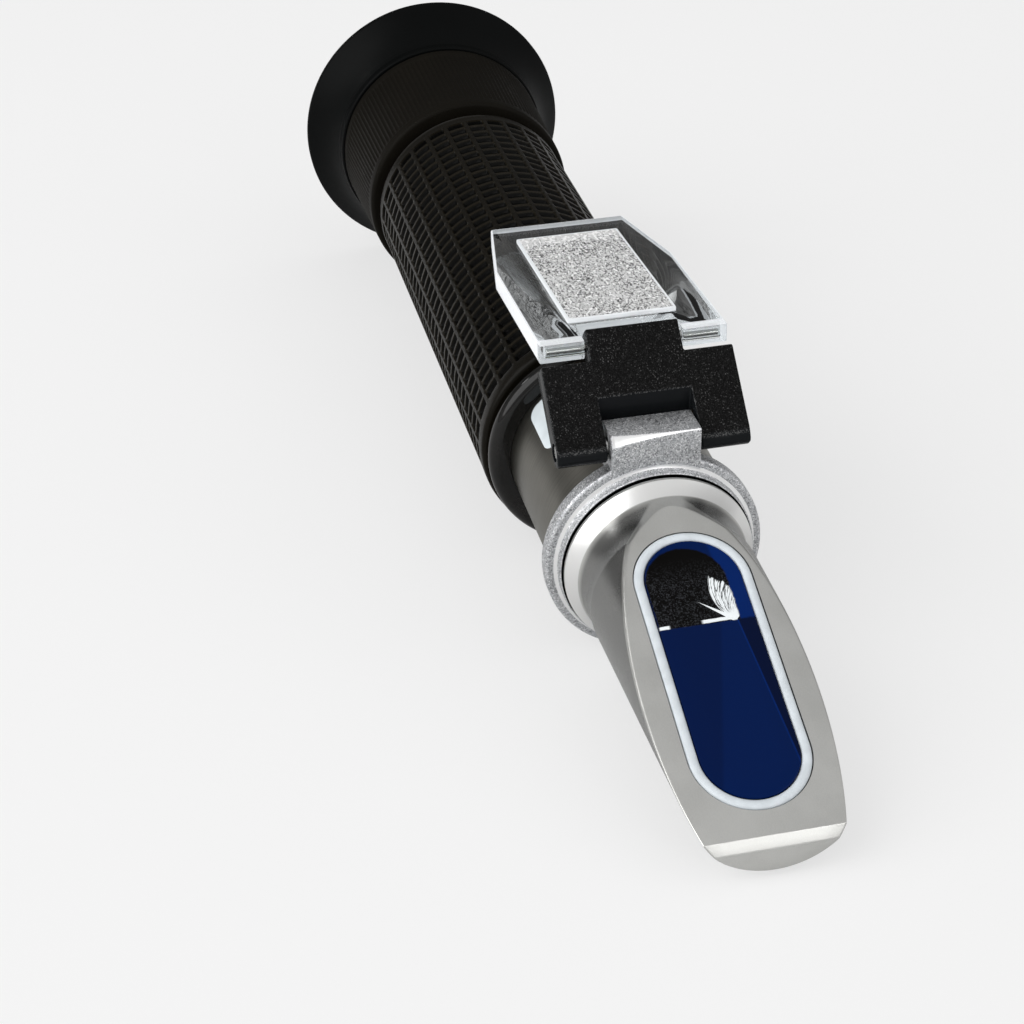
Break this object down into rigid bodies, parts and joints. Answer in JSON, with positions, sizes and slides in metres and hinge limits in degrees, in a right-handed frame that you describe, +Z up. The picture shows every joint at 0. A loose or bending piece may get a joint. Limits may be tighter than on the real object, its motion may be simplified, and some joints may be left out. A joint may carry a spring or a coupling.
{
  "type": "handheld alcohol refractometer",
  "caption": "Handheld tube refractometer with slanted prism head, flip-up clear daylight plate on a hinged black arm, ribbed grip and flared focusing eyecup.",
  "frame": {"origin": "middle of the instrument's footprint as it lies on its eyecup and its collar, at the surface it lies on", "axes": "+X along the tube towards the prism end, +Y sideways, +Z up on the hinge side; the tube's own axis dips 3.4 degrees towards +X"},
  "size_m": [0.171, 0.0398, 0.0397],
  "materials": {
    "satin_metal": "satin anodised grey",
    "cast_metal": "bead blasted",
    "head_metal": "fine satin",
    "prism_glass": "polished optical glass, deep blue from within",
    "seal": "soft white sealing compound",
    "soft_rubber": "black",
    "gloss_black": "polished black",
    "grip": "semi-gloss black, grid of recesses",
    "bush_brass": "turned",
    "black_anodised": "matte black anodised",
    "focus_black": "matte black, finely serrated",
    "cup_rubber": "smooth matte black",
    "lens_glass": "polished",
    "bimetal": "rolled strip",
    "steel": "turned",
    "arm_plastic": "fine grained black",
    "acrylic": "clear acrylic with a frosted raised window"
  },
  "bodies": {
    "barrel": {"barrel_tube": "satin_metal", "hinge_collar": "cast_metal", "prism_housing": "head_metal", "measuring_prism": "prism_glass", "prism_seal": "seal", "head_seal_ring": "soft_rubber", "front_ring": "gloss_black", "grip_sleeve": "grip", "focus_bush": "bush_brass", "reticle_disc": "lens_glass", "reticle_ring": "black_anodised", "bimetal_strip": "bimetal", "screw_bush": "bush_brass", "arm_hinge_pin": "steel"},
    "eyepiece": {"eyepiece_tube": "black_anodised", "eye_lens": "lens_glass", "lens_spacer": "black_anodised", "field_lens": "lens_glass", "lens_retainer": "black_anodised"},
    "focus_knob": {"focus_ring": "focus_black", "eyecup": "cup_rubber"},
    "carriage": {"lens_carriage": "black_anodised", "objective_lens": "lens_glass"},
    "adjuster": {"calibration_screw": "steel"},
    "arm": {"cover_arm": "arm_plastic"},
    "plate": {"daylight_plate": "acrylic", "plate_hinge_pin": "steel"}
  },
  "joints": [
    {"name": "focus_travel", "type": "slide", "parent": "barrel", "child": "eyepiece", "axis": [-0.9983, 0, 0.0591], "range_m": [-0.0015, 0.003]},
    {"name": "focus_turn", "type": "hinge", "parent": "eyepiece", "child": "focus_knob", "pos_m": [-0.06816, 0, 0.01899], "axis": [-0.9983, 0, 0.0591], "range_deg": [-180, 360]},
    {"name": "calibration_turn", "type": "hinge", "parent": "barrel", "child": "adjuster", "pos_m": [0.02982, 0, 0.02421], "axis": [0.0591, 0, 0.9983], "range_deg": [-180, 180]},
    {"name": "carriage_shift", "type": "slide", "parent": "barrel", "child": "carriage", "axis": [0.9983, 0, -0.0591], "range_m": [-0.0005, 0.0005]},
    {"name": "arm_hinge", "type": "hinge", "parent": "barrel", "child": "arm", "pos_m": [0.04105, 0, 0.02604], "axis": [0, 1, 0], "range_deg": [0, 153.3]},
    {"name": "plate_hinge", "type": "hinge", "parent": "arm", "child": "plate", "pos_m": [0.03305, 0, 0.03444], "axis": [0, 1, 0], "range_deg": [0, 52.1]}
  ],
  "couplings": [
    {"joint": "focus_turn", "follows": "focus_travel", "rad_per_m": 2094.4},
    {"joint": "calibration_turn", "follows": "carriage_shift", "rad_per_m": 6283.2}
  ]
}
...
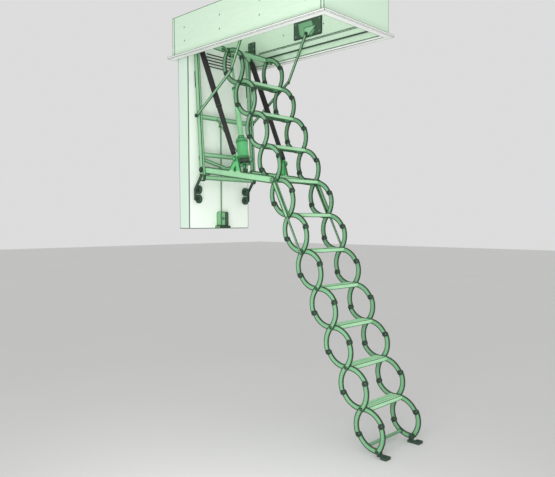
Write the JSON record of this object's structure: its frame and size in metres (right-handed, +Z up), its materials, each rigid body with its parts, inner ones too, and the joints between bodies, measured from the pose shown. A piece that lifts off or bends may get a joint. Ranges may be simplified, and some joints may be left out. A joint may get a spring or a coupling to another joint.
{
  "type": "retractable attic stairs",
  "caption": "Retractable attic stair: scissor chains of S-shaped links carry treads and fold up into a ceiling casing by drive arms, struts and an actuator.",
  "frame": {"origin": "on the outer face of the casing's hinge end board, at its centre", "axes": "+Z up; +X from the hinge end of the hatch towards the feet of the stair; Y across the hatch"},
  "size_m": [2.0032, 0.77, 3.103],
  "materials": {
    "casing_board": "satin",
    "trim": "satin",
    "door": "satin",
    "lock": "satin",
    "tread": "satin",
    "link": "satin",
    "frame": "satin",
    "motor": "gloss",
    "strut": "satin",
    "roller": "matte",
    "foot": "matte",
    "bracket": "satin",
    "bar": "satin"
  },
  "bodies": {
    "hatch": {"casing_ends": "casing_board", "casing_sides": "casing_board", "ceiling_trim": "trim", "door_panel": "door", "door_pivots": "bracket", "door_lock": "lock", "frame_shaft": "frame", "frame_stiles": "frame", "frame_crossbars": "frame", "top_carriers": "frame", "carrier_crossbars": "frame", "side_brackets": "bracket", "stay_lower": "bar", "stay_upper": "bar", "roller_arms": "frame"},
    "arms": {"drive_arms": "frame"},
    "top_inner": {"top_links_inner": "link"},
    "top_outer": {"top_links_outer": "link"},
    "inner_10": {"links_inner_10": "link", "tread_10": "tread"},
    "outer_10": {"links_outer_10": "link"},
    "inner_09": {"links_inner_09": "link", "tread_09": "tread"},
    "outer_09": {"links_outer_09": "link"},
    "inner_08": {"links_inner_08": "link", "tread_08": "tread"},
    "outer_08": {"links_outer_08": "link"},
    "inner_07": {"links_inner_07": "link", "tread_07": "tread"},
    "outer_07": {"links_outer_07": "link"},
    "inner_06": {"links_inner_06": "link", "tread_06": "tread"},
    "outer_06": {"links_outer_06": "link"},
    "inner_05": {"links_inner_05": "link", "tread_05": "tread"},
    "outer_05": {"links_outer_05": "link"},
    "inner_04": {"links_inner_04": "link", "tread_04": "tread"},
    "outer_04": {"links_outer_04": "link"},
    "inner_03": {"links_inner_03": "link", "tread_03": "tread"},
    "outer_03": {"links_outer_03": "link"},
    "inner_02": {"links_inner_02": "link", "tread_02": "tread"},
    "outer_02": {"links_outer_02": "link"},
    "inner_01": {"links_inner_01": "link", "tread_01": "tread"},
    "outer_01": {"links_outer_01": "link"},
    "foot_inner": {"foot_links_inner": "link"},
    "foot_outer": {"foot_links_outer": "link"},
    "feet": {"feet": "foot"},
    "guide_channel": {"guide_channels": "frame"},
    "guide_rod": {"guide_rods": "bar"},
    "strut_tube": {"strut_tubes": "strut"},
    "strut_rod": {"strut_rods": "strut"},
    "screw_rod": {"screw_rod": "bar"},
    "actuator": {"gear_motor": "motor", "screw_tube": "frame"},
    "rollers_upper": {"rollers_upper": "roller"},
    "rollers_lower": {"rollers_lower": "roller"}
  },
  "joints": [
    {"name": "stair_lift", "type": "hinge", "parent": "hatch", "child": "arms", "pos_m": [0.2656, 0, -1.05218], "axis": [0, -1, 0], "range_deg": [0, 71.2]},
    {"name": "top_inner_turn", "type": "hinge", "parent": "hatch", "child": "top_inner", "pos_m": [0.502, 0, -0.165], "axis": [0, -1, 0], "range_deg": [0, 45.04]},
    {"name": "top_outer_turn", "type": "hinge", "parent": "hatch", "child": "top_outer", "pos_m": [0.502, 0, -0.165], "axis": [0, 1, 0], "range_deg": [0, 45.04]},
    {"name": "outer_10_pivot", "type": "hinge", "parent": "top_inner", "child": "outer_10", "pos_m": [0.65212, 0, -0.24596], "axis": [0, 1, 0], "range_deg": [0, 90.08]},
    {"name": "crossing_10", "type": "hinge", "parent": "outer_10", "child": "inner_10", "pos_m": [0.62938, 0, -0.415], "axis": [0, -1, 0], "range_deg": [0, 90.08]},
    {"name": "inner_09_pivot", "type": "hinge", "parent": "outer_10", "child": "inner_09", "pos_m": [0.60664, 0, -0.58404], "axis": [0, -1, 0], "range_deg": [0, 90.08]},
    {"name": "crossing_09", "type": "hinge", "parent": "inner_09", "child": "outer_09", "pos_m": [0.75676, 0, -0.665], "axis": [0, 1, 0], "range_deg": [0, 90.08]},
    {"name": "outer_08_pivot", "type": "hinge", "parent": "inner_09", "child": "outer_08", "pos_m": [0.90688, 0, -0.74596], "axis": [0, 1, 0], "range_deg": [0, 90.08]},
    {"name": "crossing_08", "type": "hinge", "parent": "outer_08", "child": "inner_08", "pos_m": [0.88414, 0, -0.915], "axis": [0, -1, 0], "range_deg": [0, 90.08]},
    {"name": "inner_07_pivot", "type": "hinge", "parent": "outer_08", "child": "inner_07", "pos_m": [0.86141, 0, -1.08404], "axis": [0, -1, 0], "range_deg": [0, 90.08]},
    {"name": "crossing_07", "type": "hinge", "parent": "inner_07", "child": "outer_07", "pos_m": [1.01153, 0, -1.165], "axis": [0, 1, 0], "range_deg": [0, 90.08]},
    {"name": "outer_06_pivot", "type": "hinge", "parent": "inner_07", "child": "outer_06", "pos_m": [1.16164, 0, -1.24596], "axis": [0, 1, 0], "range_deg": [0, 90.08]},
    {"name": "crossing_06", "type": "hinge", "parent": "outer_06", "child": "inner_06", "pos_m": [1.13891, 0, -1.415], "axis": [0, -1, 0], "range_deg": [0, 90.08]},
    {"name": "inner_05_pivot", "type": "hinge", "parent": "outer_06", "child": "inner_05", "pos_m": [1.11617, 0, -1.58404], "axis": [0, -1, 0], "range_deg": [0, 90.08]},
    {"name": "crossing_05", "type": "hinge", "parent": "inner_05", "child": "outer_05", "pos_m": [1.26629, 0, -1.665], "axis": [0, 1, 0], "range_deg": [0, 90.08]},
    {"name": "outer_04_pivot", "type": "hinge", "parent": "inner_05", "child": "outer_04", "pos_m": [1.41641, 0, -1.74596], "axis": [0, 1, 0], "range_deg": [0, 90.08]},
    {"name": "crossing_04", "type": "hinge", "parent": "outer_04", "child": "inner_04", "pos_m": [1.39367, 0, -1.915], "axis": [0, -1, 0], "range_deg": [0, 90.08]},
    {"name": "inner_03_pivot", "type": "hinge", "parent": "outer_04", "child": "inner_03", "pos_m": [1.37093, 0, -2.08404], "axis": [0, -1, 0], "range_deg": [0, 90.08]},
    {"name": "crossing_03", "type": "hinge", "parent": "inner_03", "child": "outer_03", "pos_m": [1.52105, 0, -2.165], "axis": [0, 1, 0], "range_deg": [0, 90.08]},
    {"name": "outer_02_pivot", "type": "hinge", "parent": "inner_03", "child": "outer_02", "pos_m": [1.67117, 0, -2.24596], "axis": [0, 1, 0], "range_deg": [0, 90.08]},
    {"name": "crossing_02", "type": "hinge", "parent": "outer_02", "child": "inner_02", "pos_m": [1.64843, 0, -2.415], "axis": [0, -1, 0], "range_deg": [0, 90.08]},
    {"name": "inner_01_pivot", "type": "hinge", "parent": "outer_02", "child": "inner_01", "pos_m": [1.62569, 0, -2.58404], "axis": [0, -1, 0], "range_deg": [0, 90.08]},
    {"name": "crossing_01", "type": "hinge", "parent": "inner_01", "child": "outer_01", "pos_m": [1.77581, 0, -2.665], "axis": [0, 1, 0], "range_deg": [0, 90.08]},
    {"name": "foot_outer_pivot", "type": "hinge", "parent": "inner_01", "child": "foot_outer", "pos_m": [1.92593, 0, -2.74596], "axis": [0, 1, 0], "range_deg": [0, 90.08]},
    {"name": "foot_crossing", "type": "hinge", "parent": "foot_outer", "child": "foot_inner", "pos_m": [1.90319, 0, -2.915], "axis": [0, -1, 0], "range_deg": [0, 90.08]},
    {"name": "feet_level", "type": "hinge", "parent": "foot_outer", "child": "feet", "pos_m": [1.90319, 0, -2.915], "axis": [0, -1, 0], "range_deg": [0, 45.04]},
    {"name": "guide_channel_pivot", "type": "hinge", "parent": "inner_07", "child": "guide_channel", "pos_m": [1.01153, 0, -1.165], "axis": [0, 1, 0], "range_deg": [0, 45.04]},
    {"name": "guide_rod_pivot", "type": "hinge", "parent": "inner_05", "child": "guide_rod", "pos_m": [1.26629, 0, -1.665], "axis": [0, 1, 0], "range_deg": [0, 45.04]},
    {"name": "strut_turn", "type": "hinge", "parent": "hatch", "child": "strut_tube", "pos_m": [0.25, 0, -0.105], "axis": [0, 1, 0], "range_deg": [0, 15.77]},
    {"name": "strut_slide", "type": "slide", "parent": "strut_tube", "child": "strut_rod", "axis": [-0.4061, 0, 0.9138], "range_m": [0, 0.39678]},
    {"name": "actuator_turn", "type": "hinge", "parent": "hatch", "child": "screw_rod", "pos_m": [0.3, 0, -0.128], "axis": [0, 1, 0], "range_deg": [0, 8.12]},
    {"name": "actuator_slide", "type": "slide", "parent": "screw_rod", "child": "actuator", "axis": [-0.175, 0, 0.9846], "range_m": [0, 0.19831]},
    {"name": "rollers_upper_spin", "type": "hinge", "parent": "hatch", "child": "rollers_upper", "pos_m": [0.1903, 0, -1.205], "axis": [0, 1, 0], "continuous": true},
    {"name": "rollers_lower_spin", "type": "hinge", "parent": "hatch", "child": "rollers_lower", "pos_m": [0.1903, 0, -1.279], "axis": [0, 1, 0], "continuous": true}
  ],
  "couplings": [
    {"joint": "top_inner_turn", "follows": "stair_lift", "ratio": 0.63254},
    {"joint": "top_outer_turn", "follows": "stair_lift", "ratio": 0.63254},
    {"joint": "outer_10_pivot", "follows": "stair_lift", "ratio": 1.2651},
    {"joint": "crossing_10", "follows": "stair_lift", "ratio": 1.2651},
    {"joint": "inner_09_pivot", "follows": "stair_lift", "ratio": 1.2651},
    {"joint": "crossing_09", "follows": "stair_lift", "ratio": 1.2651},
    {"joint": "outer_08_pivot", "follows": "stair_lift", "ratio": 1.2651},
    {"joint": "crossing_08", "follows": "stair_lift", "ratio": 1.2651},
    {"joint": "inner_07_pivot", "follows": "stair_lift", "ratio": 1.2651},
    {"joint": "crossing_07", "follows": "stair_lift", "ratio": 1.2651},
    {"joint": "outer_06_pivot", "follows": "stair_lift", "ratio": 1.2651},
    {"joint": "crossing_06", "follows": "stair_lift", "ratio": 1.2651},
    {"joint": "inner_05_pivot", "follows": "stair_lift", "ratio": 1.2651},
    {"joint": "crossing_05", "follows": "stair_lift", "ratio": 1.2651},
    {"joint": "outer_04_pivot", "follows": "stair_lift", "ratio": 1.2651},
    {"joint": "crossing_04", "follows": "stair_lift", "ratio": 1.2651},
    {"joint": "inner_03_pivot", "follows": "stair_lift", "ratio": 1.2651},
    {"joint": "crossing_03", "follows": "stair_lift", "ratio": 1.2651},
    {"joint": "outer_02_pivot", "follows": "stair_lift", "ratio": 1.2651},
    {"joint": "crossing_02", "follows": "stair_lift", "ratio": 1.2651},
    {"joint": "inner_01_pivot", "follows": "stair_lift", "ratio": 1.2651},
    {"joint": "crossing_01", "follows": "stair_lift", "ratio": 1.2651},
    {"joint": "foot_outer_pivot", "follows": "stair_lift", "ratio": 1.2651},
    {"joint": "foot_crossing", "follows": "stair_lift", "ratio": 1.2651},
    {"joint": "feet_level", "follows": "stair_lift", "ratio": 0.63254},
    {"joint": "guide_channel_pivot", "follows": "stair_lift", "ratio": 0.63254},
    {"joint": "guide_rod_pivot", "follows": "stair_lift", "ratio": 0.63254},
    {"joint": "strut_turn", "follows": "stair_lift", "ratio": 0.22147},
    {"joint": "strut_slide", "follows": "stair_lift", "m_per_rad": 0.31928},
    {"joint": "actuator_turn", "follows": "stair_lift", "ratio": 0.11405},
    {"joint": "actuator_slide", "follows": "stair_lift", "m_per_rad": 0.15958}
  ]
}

▶ **Task brief**: Take every line from the data above that holds "JSON" and copy it out.

▶ **Reply to the exercise**:
Break this object down into rigid bodies, parts and joints. Answer in JSON, with positions, sizes and slides in metres and hinge limits in degrees, in a right-handed frame that you describe, +Z up. The picture shows every joint at 0. A loose or bending piece may get a joint. Limits may be tighter than on the real object, its motion may be simplified, and some joints may be left out. A joint may carry a spring or a coupling.
Write the JSON record of this object's structure: its frame and size in metres (right-handed, +Z up), its materials, each rigid body with its parts, inner ones too, and the joints between bodies, measured from the pose shown. A piece that lifts off or bends may get a joint. Ranges may be simplified, and some joints may be left out. A joint may get a spring or a coupling to another joint.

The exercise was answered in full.